The stronger ones on all levels have less incentive to support justice since

  1. they can protect themselves;
  2. the privilege of behaving as they see fit, without the fear of being prosecuted, appears advantageous.

If you want a more abstract formulation, you could say that transferring some sovereignty — clearly a disadvantage — to supranational bodies makes only sense (in a purely economical sense, and perhaps on short time scales) if the benefit surpasses the loss. This is the case for small countries whose effective freedom to move internationally is limited to begin with, but who are under constant threats from stronger players.

By contrast, the loss-benefit saldo is probably negative for strong nations who can move at will on the international stage and have next to nothing to fear from other nations (or only from other nations who themselves have limited respect of international institutions).

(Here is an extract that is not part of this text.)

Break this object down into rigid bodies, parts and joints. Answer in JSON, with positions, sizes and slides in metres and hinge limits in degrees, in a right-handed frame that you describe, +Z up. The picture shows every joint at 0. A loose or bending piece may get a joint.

This rationale applies without reservation to the United States' apprehension towards international institutions, of which the International Criminal Court is just one example.

Your question may relate to the — perhaps Hegelian — idea that the system of law is an expression of a collective consensus on a common subset of ethical principles. The law's institutions therefore would be seen as indirect guardians of ethics, through the enforcement of law. This is actually nicely expressed in the English term "justice" which does not distinguish between ethics and law: Merriam-Webster gives, among others, the definitions of "the quality of being just, impartial, or fair" — an ethical category — as well as "the administration of law", a category in the realm of of government.

Consequently, an entity refusing to subject itself under the law and its agents could be seen as rejecting to subject itself under collectively aggreed upon principles of ethics, in other words: One could legitimately assume that this entity, man or nation, reserves the right to act unethically.

Would such a stance not contradict the United States' spirit and principle of the promotion of human rights? I suppose that this perceived dissonance is underlying your question.

It is easily dissolved by realizing that between the United States' words and the United States' deeds lies and always has lain a chasm which becomes wider and deeper the closer one looks. This is obvious from the perspective of these deeds' victims; victims in other parts of the world and victims within the country, insofar as they are still alive. For the Americans who benefit, or believe to benefit, the chasm is bridged by a mixture of conscious deception and propaganda on one hand — cui bono? — and naive ignorance on the other.